In the beginning, most broadcasting stations were commercial free, which the listeners loved. Unfortunately, that didn't pay the bills, so, for better or worse, stations began selling airtime for commercial announcements. WHAS in Louisville, Kentucky had operated without commercials since its founding in 1922--in this account station manager Credo Fitch Harris reviews the introduction of commercials in 1925, plus later events.
 
Microphone Memoirs, Credo Fitch Harris, 1937, pages 37-41:

    That established policy continued even beyond the year when broadcasters awakened to the fact that they had been giving away a lot of valuable service which should be paid for. The bright radio manager who first adopted this new and, at the time, rather astounding policy is unrecorded. In fact, several stations may have been quietly feeling it out in a timid way--as an elephant cautiously tests the strength of a bridge before venturing to cross it. However that was, we had been on the air more than three years before it burst, apparently over night, and I remember that when it went off in my face, so to speak, an earthquake would have been less startling.

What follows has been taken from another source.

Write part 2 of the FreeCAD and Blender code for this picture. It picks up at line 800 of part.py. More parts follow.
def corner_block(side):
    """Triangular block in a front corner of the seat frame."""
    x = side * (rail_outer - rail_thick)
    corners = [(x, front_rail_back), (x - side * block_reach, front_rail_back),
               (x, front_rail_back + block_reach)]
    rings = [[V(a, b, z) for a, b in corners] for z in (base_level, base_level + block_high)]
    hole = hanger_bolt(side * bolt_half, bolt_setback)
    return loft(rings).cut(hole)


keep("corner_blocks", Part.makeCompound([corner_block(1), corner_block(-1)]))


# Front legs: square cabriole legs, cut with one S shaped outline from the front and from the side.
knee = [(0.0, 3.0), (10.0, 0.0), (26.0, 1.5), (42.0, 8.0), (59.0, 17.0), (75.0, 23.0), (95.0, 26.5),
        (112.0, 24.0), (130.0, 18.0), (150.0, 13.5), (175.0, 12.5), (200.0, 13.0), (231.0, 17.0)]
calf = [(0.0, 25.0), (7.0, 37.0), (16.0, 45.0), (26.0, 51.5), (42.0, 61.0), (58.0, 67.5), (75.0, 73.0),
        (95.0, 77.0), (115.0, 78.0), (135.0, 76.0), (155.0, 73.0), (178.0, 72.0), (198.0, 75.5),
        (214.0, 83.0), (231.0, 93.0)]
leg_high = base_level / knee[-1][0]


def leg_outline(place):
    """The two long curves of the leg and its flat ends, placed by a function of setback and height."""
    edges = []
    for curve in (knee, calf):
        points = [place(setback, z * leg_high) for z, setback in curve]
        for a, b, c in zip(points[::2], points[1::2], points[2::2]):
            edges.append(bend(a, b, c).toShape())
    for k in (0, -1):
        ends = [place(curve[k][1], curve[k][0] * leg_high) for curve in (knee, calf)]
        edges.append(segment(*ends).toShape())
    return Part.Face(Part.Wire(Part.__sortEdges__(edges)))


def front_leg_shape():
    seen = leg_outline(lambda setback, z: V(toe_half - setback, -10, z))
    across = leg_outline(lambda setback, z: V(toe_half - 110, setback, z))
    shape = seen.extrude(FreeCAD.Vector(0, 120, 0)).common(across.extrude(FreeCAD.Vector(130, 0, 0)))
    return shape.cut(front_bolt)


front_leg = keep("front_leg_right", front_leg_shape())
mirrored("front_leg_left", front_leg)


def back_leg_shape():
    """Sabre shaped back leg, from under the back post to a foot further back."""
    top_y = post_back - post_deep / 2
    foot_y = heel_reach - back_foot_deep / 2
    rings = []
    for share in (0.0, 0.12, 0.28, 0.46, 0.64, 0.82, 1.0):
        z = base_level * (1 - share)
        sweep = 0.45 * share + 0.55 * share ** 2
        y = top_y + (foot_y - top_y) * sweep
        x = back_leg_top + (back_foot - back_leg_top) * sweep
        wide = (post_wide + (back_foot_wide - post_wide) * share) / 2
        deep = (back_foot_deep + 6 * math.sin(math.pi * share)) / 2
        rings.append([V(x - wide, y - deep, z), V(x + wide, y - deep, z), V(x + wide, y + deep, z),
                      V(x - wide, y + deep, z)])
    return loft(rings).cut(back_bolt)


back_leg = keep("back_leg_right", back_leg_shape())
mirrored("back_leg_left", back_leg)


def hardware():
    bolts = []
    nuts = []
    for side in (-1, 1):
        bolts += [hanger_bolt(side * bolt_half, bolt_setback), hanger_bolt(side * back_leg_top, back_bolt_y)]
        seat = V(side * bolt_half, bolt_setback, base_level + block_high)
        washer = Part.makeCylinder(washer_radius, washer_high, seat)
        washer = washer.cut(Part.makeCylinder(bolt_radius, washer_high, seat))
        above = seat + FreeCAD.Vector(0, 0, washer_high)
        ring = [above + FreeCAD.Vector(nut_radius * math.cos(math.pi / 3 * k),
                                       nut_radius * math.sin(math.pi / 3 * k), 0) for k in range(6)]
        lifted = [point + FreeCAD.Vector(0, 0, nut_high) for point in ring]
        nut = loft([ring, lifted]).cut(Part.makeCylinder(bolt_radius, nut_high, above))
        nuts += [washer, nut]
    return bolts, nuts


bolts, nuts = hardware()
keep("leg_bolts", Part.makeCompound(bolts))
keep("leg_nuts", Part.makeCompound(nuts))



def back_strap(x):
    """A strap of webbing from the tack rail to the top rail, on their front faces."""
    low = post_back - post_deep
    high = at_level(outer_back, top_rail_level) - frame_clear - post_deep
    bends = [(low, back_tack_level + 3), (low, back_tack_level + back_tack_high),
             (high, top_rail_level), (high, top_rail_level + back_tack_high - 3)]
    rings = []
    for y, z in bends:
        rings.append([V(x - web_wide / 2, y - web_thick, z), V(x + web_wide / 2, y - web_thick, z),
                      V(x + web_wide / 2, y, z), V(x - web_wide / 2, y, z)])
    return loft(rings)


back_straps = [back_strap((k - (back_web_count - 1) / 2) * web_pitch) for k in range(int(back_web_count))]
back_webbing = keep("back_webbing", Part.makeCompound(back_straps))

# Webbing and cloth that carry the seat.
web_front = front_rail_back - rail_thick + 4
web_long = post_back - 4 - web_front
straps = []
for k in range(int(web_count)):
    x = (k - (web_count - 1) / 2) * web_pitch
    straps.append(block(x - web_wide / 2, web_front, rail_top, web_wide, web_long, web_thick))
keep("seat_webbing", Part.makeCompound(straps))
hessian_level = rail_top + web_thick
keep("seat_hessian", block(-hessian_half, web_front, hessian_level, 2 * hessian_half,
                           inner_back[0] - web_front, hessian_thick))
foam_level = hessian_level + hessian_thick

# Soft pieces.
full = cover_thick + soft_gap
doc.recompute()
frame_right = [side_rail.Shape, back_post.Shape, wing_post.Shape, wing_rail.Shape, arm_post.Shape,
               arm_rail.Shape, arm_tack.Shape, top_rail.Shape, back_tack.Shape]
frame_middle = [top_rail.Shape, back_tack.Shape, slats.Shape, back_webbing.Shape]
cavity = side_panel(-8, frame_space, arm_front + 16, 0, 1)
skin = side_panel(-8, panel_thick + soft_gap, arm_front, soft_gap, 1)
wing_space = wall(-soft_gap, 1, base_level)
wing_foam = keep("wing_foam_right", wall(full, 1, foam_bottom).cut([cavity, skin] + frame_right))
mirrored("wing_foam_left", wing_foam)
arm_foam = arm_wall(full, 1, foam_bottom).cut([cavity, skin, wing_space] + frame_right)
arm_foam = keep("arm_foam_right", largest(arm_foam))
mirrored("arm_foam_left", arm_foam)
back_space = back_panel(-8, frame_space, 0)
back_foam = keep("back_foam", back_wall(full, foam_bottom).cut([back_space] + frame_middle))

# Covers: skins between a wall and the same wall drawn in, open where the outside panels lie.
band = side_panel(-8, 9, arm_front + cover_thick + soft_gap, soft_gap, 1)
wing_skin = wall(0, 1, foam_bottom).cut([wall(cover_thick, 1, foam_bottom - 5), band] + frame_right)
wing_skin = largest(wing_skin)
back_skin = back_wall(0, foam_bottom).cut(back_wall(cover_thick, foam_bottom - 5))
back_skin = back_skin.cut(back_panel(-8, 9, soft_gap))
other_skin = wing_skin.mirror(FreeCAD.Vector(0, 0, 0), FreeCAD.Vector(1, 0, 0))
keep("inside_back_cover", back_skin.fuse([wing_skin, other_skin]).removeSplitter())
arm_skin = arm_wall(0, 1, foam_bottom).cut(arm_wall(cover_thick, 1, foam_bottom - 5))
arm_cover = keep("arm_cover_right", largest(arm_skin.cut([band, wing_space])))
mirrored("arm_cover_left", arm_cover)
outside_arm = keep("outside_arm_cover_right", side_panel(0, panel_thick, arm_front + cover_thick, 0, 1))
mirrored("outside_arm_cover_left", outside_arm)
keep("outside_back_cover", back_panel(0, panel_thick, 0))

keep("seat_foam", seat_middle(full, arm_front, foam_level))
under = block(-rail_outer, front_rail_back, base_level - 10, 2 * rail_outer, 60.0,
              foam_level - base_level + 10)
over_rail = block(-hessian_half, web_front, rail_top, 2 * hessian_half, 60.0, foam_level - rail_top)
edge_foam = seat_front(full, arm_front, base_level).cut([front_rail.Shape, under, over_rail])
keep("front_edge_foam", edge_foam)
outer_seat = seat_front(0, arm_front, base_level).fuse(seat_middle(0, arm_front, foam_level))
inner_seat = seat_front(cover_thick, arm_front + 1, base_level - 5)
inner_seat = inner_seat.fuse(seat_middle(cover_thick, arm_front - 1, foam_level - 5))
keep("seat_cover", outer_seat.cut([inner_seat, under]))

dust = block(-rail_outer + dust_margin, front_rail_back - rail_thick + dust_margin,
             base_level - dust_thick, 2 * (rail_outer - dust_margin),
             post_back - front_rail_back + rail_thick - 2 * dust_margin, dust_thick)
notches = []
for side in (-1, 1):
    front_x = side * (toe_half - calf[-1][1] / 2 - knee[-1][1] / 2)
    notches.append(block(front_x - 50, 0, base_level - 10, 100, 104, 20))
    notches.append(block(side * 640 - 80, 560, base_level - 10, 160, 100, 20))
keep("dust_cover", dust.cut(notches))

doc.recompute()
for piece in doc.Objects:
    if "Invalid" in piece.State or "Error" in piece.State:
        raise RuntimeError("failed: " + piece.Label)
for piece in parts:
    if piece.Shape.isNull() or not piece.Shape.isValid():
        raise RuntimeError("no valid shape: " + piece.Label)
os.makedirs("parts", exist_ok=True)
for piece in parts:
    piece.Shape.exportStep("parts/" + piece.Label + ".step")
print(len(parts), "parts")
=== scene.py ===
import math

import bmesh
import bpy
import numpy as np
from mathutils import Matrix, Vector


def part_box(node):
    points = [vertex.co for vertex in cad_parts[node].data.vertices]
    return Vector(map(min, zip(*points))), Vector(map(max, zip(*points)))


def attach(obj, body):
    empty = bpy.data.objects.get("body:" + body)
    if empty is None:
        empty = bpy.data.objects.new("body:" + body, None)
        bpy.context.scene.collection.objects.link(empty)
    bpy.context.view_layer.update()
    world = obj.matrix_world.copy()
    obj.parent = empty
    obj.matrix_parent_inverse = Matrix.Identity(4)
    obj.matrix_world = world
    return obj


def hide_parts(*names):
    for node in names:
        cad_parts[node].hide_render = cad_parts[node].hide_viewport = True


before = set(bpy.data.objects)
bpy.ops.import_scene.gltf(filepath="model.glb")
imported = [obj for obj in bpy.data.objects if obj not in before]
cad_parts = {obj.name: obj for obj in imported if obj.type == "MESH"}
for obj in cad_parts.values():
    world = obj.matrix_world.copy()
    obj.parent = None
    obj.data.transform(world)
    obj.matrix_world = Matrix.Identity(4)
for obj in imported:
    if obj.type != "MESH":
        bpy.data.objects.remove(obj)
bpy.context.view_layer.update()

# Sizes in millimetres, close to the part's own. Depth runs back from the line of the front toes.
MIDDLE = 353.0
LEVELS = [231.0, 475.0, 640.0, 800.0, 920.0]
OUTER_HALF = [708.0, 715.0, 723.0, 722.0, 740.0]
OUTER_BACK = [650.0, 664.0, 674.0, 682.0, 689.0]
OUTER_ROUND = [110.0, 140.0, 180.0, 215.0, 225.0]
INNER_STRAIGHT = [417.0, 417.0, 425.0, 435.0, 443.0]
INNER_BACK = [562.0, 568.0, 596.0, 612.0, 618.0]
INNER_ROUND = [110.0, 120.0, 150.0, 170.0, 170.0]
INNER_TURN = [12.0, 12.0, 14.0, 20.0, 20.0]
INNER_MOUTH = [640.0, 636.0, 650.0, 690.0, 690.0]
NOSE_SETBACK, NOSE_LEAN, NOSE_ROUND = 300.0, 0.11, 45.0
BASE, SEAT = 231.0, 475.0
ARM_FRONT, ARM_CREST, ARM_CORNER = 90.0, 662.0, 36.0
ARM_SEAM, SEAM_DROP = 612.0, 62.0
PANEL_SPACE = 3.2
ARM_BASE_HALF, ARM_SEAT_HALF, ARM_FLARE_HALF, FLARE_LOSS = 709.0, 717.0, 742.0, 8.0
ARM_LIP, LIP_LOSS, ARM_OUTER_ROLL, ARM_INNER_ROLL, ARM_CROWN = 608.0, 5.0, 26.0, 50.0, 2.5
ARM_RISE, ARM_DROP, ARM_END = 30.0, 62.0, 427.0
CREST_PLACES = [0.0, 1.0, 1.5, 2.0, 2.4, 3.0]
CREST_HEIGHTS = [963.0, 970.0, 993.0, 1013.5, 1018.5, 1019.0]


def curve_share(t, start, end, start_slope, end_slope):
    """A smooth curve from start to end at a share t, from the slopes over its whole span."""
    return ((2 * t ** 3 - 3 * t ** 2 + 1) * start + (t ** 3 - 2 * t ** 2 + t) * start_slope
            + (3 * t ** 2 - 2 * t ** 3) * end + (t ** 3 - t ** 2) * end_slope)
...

    A dynamic, wholesome looking cuss dashed into my office that pleasant October morning in 1925 as if he had only ten seconds to catch a train, He came from Chicago, and brought its stimulating breezes with him. Before he talked fifteen minutes I felt like I'd been taking a guaranteed tonic for six months. His idea was explained, adopted, and The Mid-Continent Broadcasters' Association became a fact. Five other stations besides our own, representing Chicago, St. Louis, Denver, Ft. Worth,--the sixth eludes me--would take an advertising program of one hour, which he was prepared to sell. In the order named, these would cover the week--that is, Chicago on Mondays, Louisville on Tuesdays, St. Louis on Wednesdays, Denver on Thursdays, Ft. Worth on Fridays, and the one I have forgotten on Saturdays. The client, a cigar manufacturer, would thereby get coverage from some mid-continent point with great regularity. Each station would charge him $400 an hour for time and music, and the contract would run ten weeks.

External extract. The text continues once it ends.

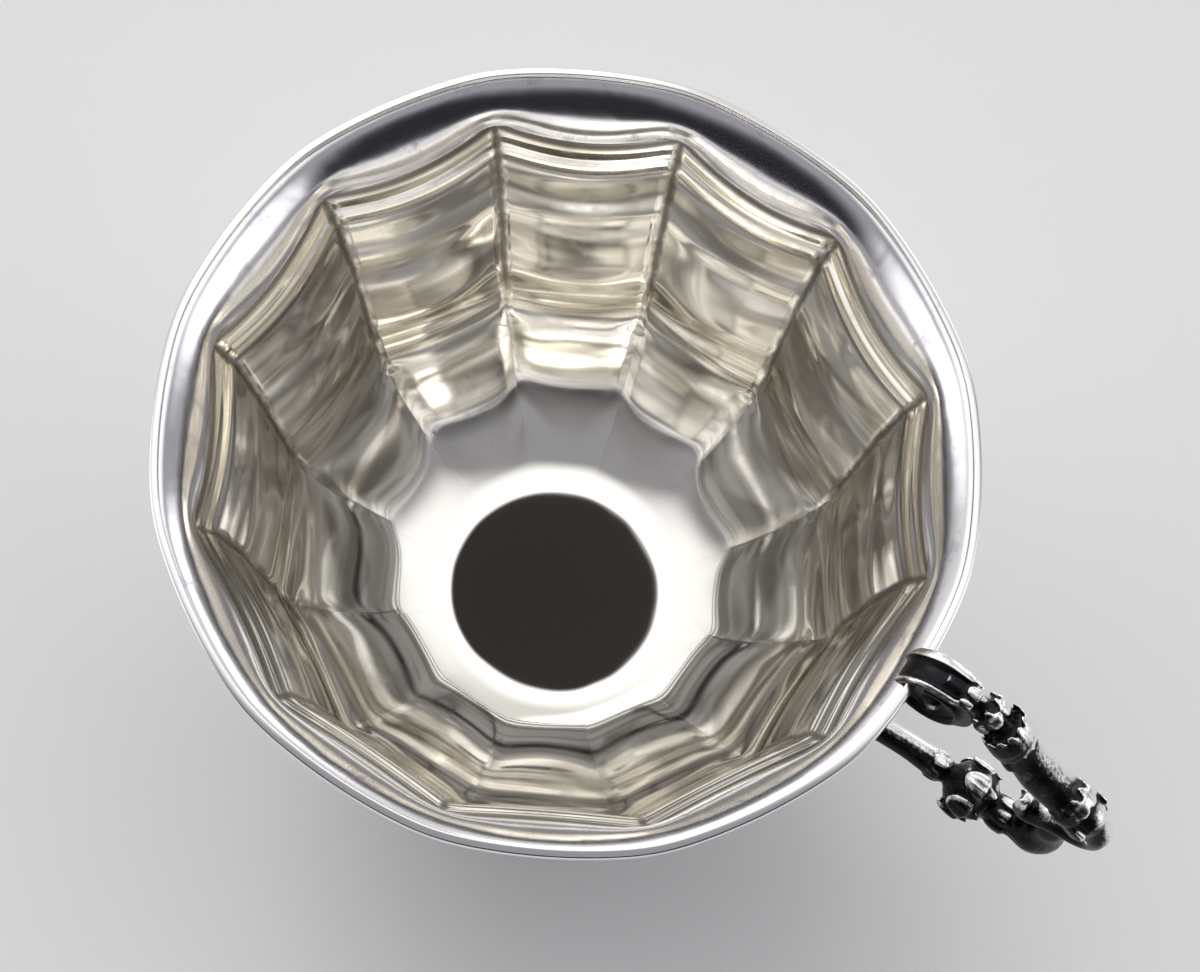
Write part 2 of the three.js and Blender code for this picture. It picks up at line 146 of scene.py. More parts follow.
def pick(wanted):
    """Selects the points of the mesh in edit mode for which wanted(point) is true."""
    mesh = open_mesh()
    for point in mesh.verts:
        point.select = wanted(point)
    mesh.select_flush_mode()
    bmesh.update_edit_mesh(bpy.context.object.data)


def turn_faces_out():
    bpy.ops.mesh.select_all(action="SELECT")
    bpy.ops.mesh.normals_make_consistent(inside=False)


def fix_place():
    """Puts an object's place, turn and scale into its mesh."""
    bpy.ops.object.transform_apply(location=True, rotation=True, scale=True)


def apply_modifiers(piece):
    take(piece)
    for modifier in list(piece.modifiers):
        bpy.ops.object.modifier_apply(modifier=modifier.name)


print("mesh helpers ready")

# %% [markdown]
# The bowl is drawn in rings. A ring is one loop of points, and four columns of points make a flute: the
# arris, where two flutes meet, the middle, and one between them on each side. A ring is made by drawing out
# the last one: extrude, then scale and move each kind of column to its own place. That turns the round into
# twelve hollow flutes. `fluting` goes from 0, a round, to 1, a straight chord between arrises. `hollow` is
# how far the middle of the flute lies inside that chord, and `sag` how far it hangs below the arrises, which
# gives the crease under the lip its scallops.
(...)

    Parenthetically, that client, desiring to test the pulling power of this new advertising medium, included in his copy for these microphones an offer to mail, free of charge, three cigars to everyone who wrote him. During our third week he wired an urgent appeal to the six of us: "Please stop immediately. Am using twenty girls to mail cigars and four days behind already. We cannot stand it. No one can stand it. Stop immediately." So our first customer folded up because of too much advertising, and the Mid-Continent Associates, for some forgotten cause, dissolved. But we had launched into the selling of time.
    Thus was borne to the ear what is now internationally known as "the American system." The irritability it soon stirred up has never been matched on land or water. Earlier contented listeners suddenly exploded and showered us with indignant letters. One wrote: "If it's the last act of my life, I'm going to invent something to turn my radio off during those advertising talks, and turn it on again when the music starts!"

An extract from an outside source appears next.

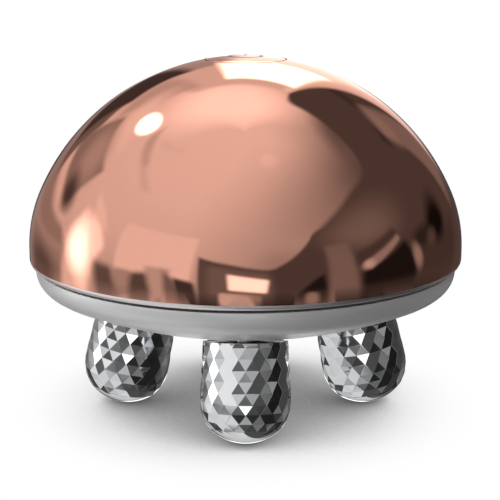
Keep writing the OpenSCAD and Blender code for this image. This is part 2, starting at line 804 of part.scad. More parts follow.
// Frame across the bowl: plate, feet, a cradle for the cell and a saddle for the motor
module chassis() {
    lead_hole_ring_r = chassis_r - 6;
    lead_hole_d = 6;
    color([0.18, 0.18, 0.2]) difference() {
        union() {
            translate([0, 0, chassis_z]) cylinder(r = chassis_r, h = chassis_t);
            for (x = [-1, 1]) translate([x * cell_saddle_x - saddle_w / 2, pack_y - cell_d / 2, deck_z])
                cube([saddle_w, cell_d, saddle_t + cell_d / 2]);
            for (x = [-motor_l + saddle_t, -motor_saddle_w])
                translate([x, -pack_y - motor_d / 2, deck_z])
                    cube([motor_saddle_w, motor_d, saddle_t + motor_d / 2]);
        }
        translate([-cell_l / 2 - nudge, pack_y, cell_z]) rotate([0, 90, 0])
            cylinder(d = cell_d, h = cell_l + 2 * nudge);
        translate([-motor_l - nudge, -pack_y, motor_z]) rotate([0, 90, 0])
            cylinder(d = motor_d, h = motor_l + 2 * nudge);
        at_corners(post_r) translate([0, 0, chassis_z - nudge]) cylinder(d = small_screw_d, h = overall_h);
        for (y = [-1, 1]) translate([motor_mid_x, clamp_screw_y(y), chassis_z - nudge])
            cylinder(d = small_screw_d, h = overall_h);
        for (a = [0 : 90 : 270]) rotate([0, 0, a]) translate([lead_hole_ring_r, 0, chassis_z - nudge])
            cylinder(d = lead_hole_d, h = 2 * chassis_t);
    }
}

// Screws that hold the chassis on its posts, and the clamp on the chassis
module chassis_screws() {
    at_corners(post_r) translate([0, 0, deck_z]) small_screw(small_screw_l);
    for (y = [-1, 1]) translate([motor_mid_x, clamp_screw_y(y), deck_z + clamp_t])
        small_screw(clamp_t + chassis_t);
}

// Rechargeable cell with its raised end
module battery_cell() {
    tip_h = 1;
    tip_d = 5.6;
    color([0.2, 0.35, 0.6]) translate([-cell_l / 2, pack_y, cell_z]) rotate([0, 90, 0]) {
        cylinder(d = cell_d, h = cell_l - tip_h);
        translate([0, 0, cell_l - tip_h]) cylinder(d = tip_d, h = tip_h);
    }
}

// Vibration motor's can, with the bore that its shaft turns in
module motor_can() {
    color([0.66, 0.66, 0.68]) translate([-motor_l, -pack_y, motor_z]) rotate([0, 90, 0]) difference() {
        cylinder(d = motor_d, h = motor_l);
        translate([0, 0, motor_l / 2]) cylinder(r = shaft_d / 2 + axle_fit, h = motor_l);
    }
}

// Strap that holds the motor down in its saddle
module motor_clamp() {
    color([0.5, 0.5, 0.52]) translate([motor_mid_x - clamp_w / 2, -pack_y, deck_z]) difference() {
        union() {
            intersection() {
                translate([0, 0, motor_z - deck_z]) rotate([0, 90, 0])
                    cylinder(d = motor_d + 2 * clamp_t, h = clamp_w);
                translate([0, -motor_d, 0]) cube([clamp_w, 2 * motor_d, 2 * motor_d]);
            }
            translate([0, -motor_d / 2 - clamp_t, 0])
                cube([clamp_w, motor_d + 2 * clamp_t, motor_z - deck_z]);
            translate([0, -motor_d / 2 - clamp_t - clamp_foot, 0])
                cube([clamp_w, motor_d + 2 * (clamp_t + clamp_foot), clamp_t]);
        }
        translate([-nudge, 0, motor_z - deck_z]) rotate([0, 90, 0])
            cylinder(d = motor_d, h = clamp_w + 2 * nudge);
        translate([-nudge, -motor_d / 2, -nudge])
            cube([clamp_w + 2 * nudge, motor_d, motor_z - deck_z + nudge]);
        for (y = [-1, 1]) translate([clamp_w / 2, clamp_screw_y(y) + pack_y, -nudge])
            cylinder(d = small_screw_d, h = motor_d);
    }
}

// Shaft of the motor
module motor_shaft() {
    color([0.7, 0.7, 0.72]) translate([-motor_l / 2 + plunger_spare, -pack_y, motor_z]) rotate([0, 90, 0])
        cylinder(d = shaft_d, h = motor_l / 2 + weight_gap + weight_l);
}

// Half-round weight that makes the motor shake
module eccentric_weight() {
    color([0.45, 0.45, 0.47]) translate([weight_gap, -pack_y, motor_z]) rotate([0, 90, 0]) difference() {
        union() {
            intersection() {
                cylinder(r = weight_r, h = weight_l);
                translate([0, -weight_r, 0]) cube([weight_r, 2 * weight_r, weight_l]);
            }
            cylinder(d = 2 * shaft_d, h = weight_l);
        }
        translate([0, 0, -nudge]) cylinder(d = shaft_d, h = weight_l + 2 * nudge);
    }
}

// Flat-sided rounded prism along y, as wide and high as the socket with a gap all round
module socket_prism(gap, l) {
    mid_w = (socket_w - socket_h) / 2;
    end_r = socket_h / 2 + gap;
    rotate([-90, 0, 0]) linear_extrude(height = l)
        polygon([for (end = [1, -1]) for (a = [-90 : end_step : 90])
            end * [mid_w + end_r * cos(a), end_r * sin(a)]]);
}

// Metal shell of the charging socket with its tongue
module charging_socket() {
    shell_t = 0.3;
    back_t = 1;
    leaf_t = 0.7;
    leaf_w = 2 / 3 * socket_w;
    color([0.7, 0.7, 0.72]) translate([0, socket_y - socket_l, socket_z]) {
        difference() {
            socket_prism(0, socket_l);
            translate([0, back_t, 0]) socket_prism(-shell_t, socket_l);
        }
        translate([-leaf_w / 2, 0, -leaf_t / 2]) cube([leaf_w, socket_l - back_t, leaf_t]);
    }
}

// Small board that the charging socket hangs from
module charge_board() {
    color([0.05, 0.32, 0.2]) difference() {
        translate([-socket_board_w / 2, socket_post_y - socket_post_inset, socket_top_z])
            cube([socket_board_w, socket_board_l, socket_board_t]);
        for (x = [-socket_post_x, socket_post_x]) translate([x, socket_post_y, socket_top_z - nudge])
            cylinder(d = small_screw_d, h = 2 * socket_board_t);
    }
}

// Two small screws on the charging board
module charge_board_screws() {
    for (x = [-socket_post_x, socket_post_x]) translate([x, socket_post_y, socket_top_z + socket_board_t])
        small_screw(socket_screw_l);
}

dome_cover();
base_shell();
seal_gasket();
housing_screws();
roller(FRONT);  // roller_front
roller(RIGHT);  // roller_right
roller(BACK);  // roller_back
roller(LEFT);  // roller_left
axle(FRONT);  // axle_front
axle(RIGHT);  // axle_right
axle(BACK);  // axle_back
axle(LEFT);  // axle_left
clip(FRONT);  // clip_front
clip(RIGHT);  // clip_right
clip(BACK);  // clip_back
clip(LEFT);  // clip_left
bush(FRONT);  // bush_front
bush(RIGHT);  // bush_right
bush(BACK);  // bush_back
bush(LEFT);  // bush_left
shaft_seal(FRONT);  // shaft_seal_front
shaft_seal(RIGHT);  // shaft_seal_right
shaft_seal(BACK);  // shaft_seal_back
shaft_seal(LEFT);  // shaft_seal_left
power_button();
power_symbol();
switch_plunger();
return_spring();
button_guide();
circuit_board();
board_components();
board_screws();
tact_switch();
status_led();
chassis();
chassis_screws();
battery_cell();
motor_can();
motor_clamp();
motor_shaft();
eccentric_weight();
charging_socket();
charge_board();
charge_board_screws();
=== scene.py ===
# Palm-held facial massager: a mirror-plated dome over a satin bowl, with four faceted rollers on
# steel axles and a power button in the crown. Metres; +Z is up and the front is -Y. The sections
# follow the object as it is put together, after the camera and the surroundings.
import json
import math

import bmesh
import bpy
from mathutils import Matrix, Vector


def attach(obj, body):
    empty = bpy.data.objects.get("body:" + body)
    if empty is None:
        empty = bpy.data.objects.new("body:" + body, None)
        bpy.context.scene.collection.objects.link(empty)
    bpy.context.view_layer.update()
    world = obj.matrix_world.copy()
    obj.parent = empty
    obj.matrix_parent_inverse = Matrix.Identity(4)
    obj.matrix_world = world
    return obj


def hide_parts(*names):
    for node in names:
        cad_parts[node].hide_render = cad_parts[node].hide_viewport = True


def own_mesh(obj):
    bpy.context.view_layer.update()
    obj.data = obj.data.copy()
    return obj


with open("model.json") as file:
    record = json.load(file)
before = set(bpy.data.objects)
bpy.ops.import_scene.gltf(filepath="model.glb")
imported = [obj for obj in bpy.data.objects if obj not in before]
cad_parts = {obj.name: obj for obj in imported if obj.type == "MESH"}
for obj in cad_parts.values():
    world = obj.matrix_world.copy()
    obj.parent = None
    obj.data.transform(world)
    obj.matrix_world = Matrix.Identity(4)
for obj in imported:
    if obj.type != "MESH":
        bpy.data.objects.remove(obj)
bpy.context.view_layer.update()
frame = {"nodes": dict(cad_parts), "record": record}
nodes = frame["nodes"]
mm = 0.001


# Camera
# A long lens in front of the object, a little above it and pitched down.
camera_distance = 309.6 * mm
camera_height = 105.9 * mm
camera_pitch = 12.85
frame_shift = 0.009

camera_data = bpy.data.cameras.new("camera")
camera_data.sensor_width = 36.0
camera_data.lens = 101.7
camera_data.shift_x = frame_shift
camera = bpy.data.objects.new("camera", camera_data)
camera.location = (0.0, -camera_distance, camera_height)
camera.rotation_euler = (math.radians(90.0 - camera_pitch), 0.0, 0.0)
bpy.context.scene.collection.objects.link(camera)
bpy.context.scene.camera = camera
bpy.context.scene.view_settings.view_transform = "Standard"


# Surroundings
# The mirror plating shows the room that it stands in: a pale ceiling with an oval lamp, a tall
# window behind, a lit wall on the left, and the dark side of the room with its furniture on the
# right. Azimuth is counted from the front, -Y, towards +X, and elevation from the horizon, in degrees.
def new_node(tree, kind, inputs=(), **settings):
    """A node of that kind with its settings; inputs maps a socket to a value or to an output."""
    made = tree.nodes.new(kind)
    for name, value in settings.items():
        setattr(made, name, value)
    for socket, value in dict(inputs).items():
        if isinstance(value, bpy.types.NodeSocket):
            tree.links.new(value, made.inputs[socket])
        else:
            made.inputs[socket].default_value = value
    return made


def calculate(tree, operation, *terms):
    """Output of a Math node."""
    return new_node(tree, "ShaderNodeMath", enumerate(terms), operation=operation).outputs[0]


def calculate_vector(tree, operation, *terms):
    """Vector that a Vector Math node puts out."""
    return new_node(tree, "ShaderNodeVectorMath", enumerate(terms), operation=operation).outputs[0]


def measure(tree, operation, *terms):
    """Number that a Vector Math node puts out."""
    return new_node(tree, "ShaderNodeVectorMath", enumerate(terms), operation=operation).outputs["Value"]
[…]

    But before this man's genius had had a chance to bloom he, like most of his countrymen, began to realize the advantage of the American system over the so-called "European system," where governments own the stations, prohibit advertising, and listeners pay a yearly tax on each receiver they own. A proportion of that levy goes for the buying of radio entertainers, and the programs are said to be inferior to ours. I do not mean that foreign countries lack artists entirely comparable to those in the States, but the broadcasts suffer from an absence of competition.
    Here, large advertisers employ trained staffs to build the best available air shows, and cost means little when vieing with the standards, charm and interest of preceding and following periods. None can afford to suffer by comparisons. They pay staggering prices for Metropolitan Opera stars and choruses, symphony and dance orchestras, headliners from successful theatrical productions, tragedians, comedians, punch and punchinello, picked up from coast to coast upon a network of copper wires and brought to millions of firesides. So the American listener, in lieu of touching the nerve of his purse for another tax, rather prefers hearing a few words about some motor car or cigarette as payment for a snappier, better and greater variety of free entertainment.
    An English visitor in our studios was quite interested that we should keep at hand trained substitutes for expected entertainers who, by some untoward circumstance, might fail to appear. He explained that the British Broadcasting Company would merely shut down and wait. And when I began to smile--for it really was amazing--he defensively exclaimed: "Why, shortly before I left, a chap who was to have done an hour of something never showed up at four o'clock! The station merely told us it would turn off until five. I think they were jolly well right!"
    Such delightful loitering as he pictured in the English studio was sweetly reminiscent of an old swimming hole; of days spent in poetic languor down on the farm. It brought to my apathetic tendencies a pleasanter feeling than our split-second, frenzied American way. So I'm a convert to the European system! But would you tolerate it? Nay, my dear spoiled, nervous, listening children! You'd quickly take my head off!